The 20km Trek
(It’s a been too long since I did a long one…)
There’s a young couple who keep their horses at the farm. They’re seriously into endurance riding – in the past, I have referred to them as Monsieur and Madame Endurance. Madame was short-listed for the French team for WEG this year and Monsieur’s horse is just about to go international – he’s doing a 200km two-day ride in Barcelona this weekend. Anyhow, they are so committed to their sport that they have sussed out loads and loads of trails around our area. They had told MC that there’s a nice 20km loop just the other side of Vachères, which is only a couple of kilometres from the farm.
Let’s do it, we said.
We looked at maps beforehand and had a very vague, fuzzy notion of where to go. However, Monsieur Endurance had also given MC incredibly detailed directions, which she had carefully noted down. Which was a very good thing indeed – if not for those directions, I think we’d still be riding around between Vachères, Simiane la Rotonde and Banon, two weeks later.
We decided to trailer the horses to the start point – well, a couple of kilometres is an hour by horse, as opposed to a few minutes by jeep and trailer!

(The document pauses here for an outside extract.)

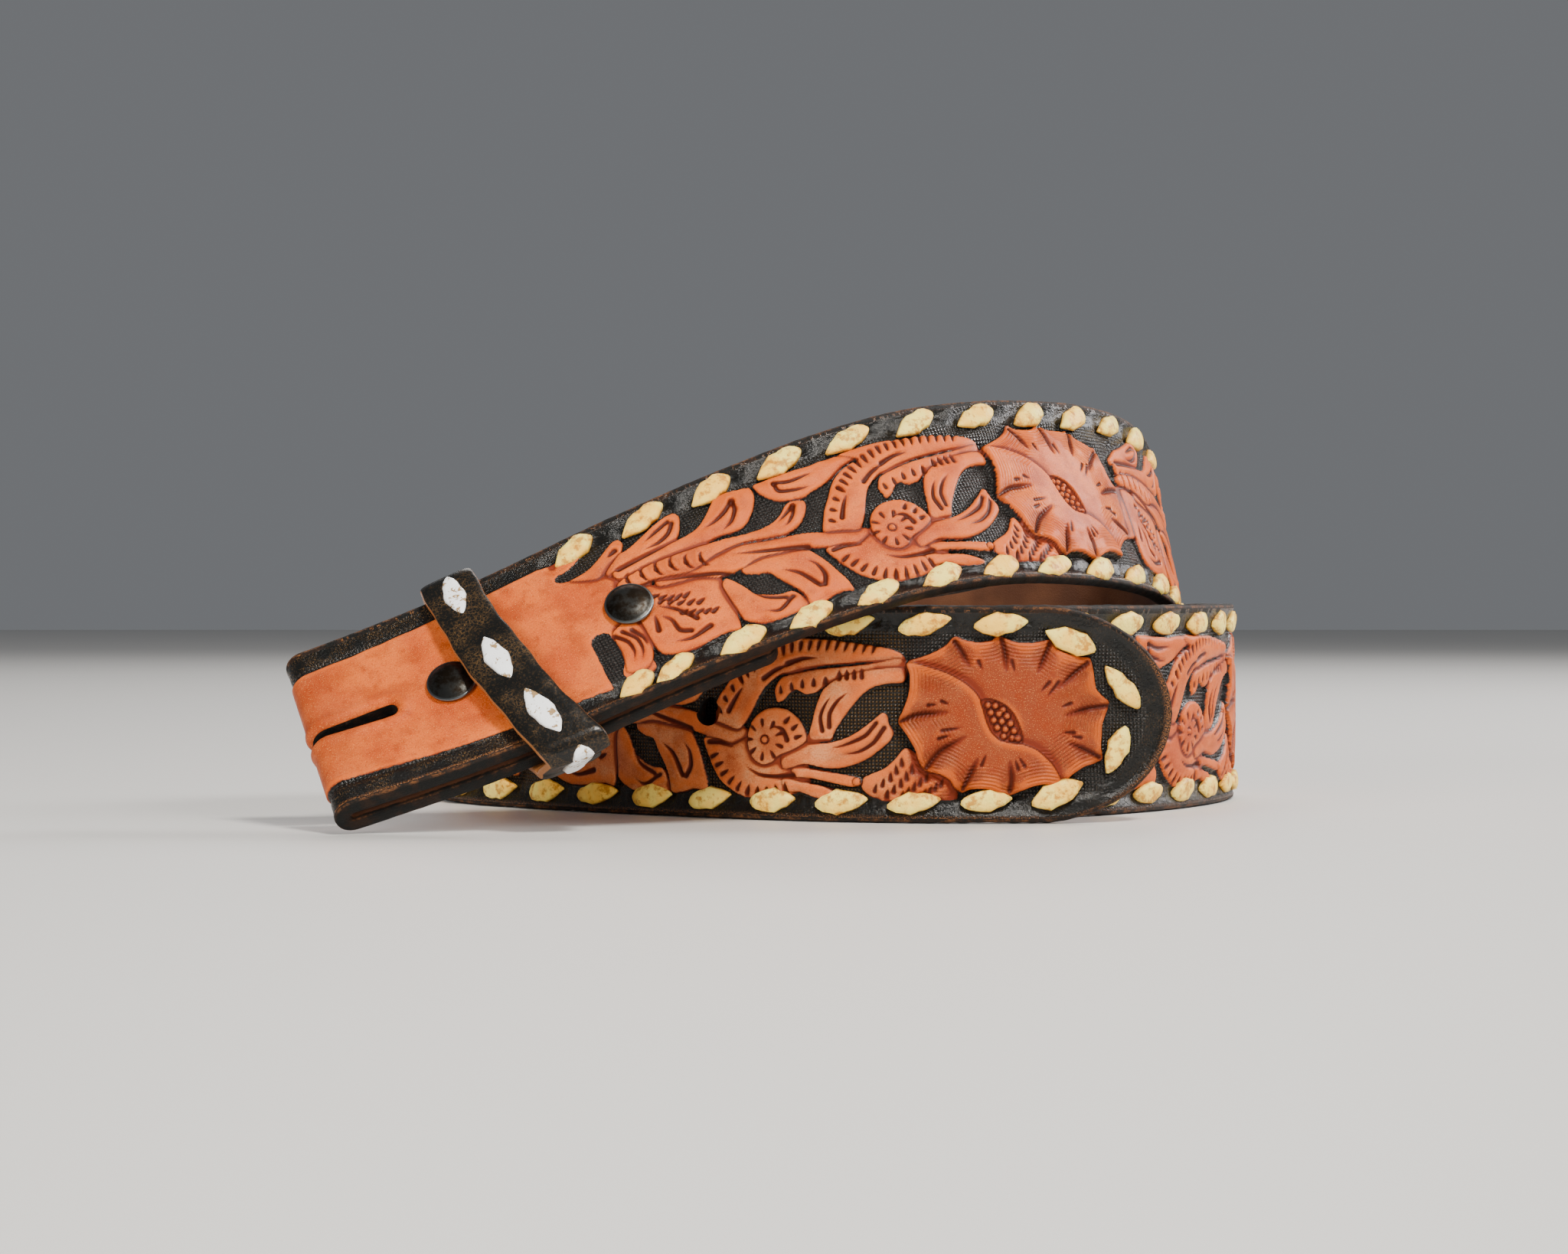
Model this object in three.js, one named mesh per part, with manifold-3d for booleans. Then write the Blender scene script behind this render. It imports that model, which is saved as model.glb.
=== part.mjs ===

The plan was for four to five hours of riding, not six or seven (I think that would have killed both of us).
We found the car park described by Monsieur Endurance – on a bend, used by hunters. Loads of room for a jeep and trailer.

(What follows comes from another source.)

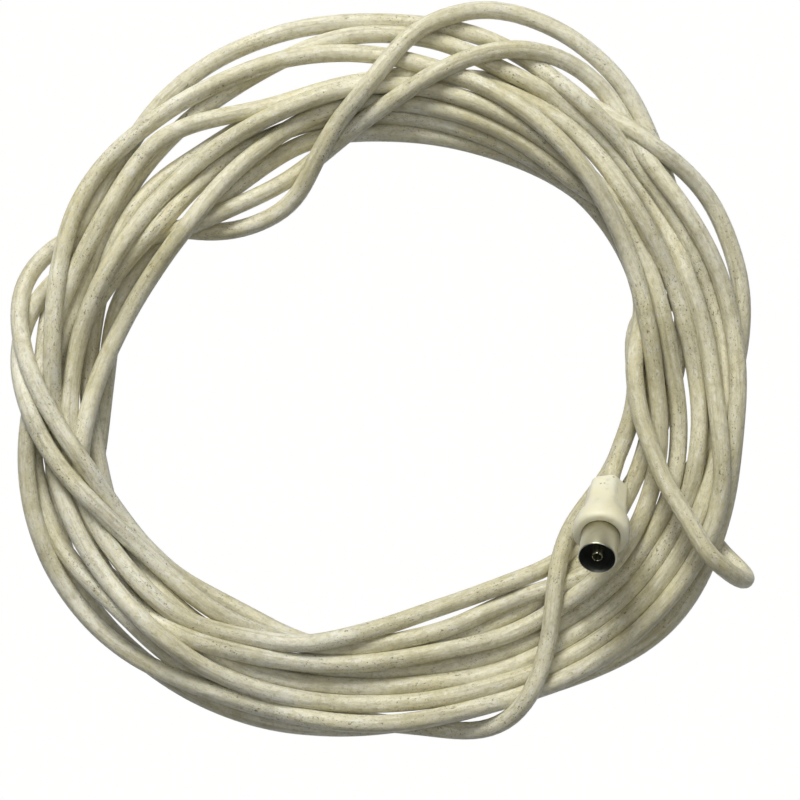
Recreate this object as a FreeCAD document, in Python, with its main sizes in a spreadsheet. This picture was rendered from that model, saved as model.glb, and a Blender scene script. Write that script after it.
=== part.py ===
import FreeCAD, Part

import math
import os

import Sketcher

# A television aerial lead, wound by hand into a loose flat coil: one moulded
# socket stands up out of the turns, and the moulded plug lies under them.
# Frame: +Z up, millimetres, the floor at Z 0 and the origin under the middle.

os.makedirs("parts", exist_ok=True)
doc = FreeCAD.newDocument("aerial_lead")

# ---------------------------------------------------------------- dimensions
sheet = doc.addObject("Spreadsheet::Sheet", "sizes")

DIMENSIONS = [
    # the cable: core, dielectric, braid and jacket
    ("cable_radius", 2.5),
    ("braid_radius", 1.9),
    ("dielectric_radius", 1.6),
    ("core_radius", 0.35),
    # the coil of turns
    ("coil_height", 16.0),
    ("coil_centre_x", -2.15),
    ("coil_centre_y", -2.05),
    ("hairpin_length", 26.0),
    ("hairpin_width", 10.0),
    ("hairpin_height", 9.0),
    # both connectors share these lengths, measured from the cable entry
    ("entry_depth", 6.0),
    ("grip_length", 26.5),
    ("hexagon_length", 17.0),
    ("shoulder_start", 15.0),
    ("shoulder_end", 21.5),
    ("shell_start", 17.0),
    ("shell_end", 36.0),
    ("insulator_start", 18.0),
    ("insulator_end", 22.0),
    ("crimp_start", 7.0),
    ("crimp_end", 12.0),
    ("braid_end", 12.1),
    ("dielectric_end", 12.3),
    ("solder_start", 12.6),
    ("tail_start", 14.0),
    ("core_end", 15.0),
    ("mould_start", 12.4),
    # radii inside both grips
    ("entry_radius", 2.55),
    ("cavity_radius", 3.1),
    ("crimp_bore", 1.95),
    ("crimp_radius", 2.9),
    ("mould_radius", 3.05),
    ("mould_bore", 1.08),
    ("solder_radius", 1.0),
    ("solder_bore", 0.37),
    ("tail_radius", 1.0),
    ("tail_bore", 0.4),
    ("corner_radius", 0.9),
    # the socket
    ("socket_rear_apothem", 4.7),
    ("socket_front_apothem", 5.9),
    ("socket_flare_radius", 7.75),
    ("socket_shell_bore", 4.8),
    ("socket_shell_radius", 5.15),
    ("socket_contact_radius", 1.5),
    ("socket_contact_bore", 1.2),
    ("socket_contact_floor", 25.0),
    ("socket_contact_end", 35.5),
    ("socket_slit_width", 0.3),
    # the plug
    ("plug_rear_apothem", 4.4),
    ("plug_front_apothem", 5.3),
    ("plug_flare_radius", 5.8),
    ("plug_shell_bore", 4.4),
    ("plug_shell_radius", 4.75),
    ("plug_pin_radius", 1.18),
    ("plug_pin_end", 36.5),
    ("plug_pin_taper", 1.4),
    ("plug_pin_tip_radius", 0.5),
    ("plug_slot_width", 0.6),
    ("plug_slot_floor", 29.0),
    # short grip ribs on the upper flat of the socket
    ("rib_width", 0.7),
    ("rib_length", 3.4),
    ("rib_rise", 0.3),
    ("rib_start", 3.5),
    ("rib_pitch", 2.2),
    # where the two cable entries are, and how far the socket stands up
    ("socket_x", 62.5),
    ("socket_y", -30.0),
    ("socket_z", 11.0),
    ("socket_bearing", 197.0),
    ("socket_rise", 54.0),
    ("plug_x", -71.2),
    ("plug_y", -62.5),
    ("plug_z", 5.9),
    ("plug_bearing", 128.0),
    ("plug_rise", 0.0),
    ("plug_tail_length", 12.0),
    ("channel_clearance", 0.6),
]
for row, (alias, value) in enumerate(DIMENSIONS, start=1):
    sheet.set("A%d" % row, alias)
    sheet.set("B%d" % row, str(value))
    sheet.setAlias("B%d" % row, alias)
doc.recompute()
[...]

MC uses front hoof boots on Quieto – his horrible crack is still growing out – but I decided to go barefoot with Flurry. The Endurances had said the trails were good all the way around… but I always forget that their horses are shod and we have different opinions as to what constitutes ‘good.’
We led the horses for the first bit, along the road – this allows their back muscles to warm up before their rider gets on board.
After about half a kilometre, we turned off the road onto a very stony forest trail and I was already regretting my decision not to use hoof boots. I stayed on foot and hoped that the surface would improve, which it did – eventually. We went from stones to deep, slippery mud, with massive puddles – but at least the horses were more comfortable on it.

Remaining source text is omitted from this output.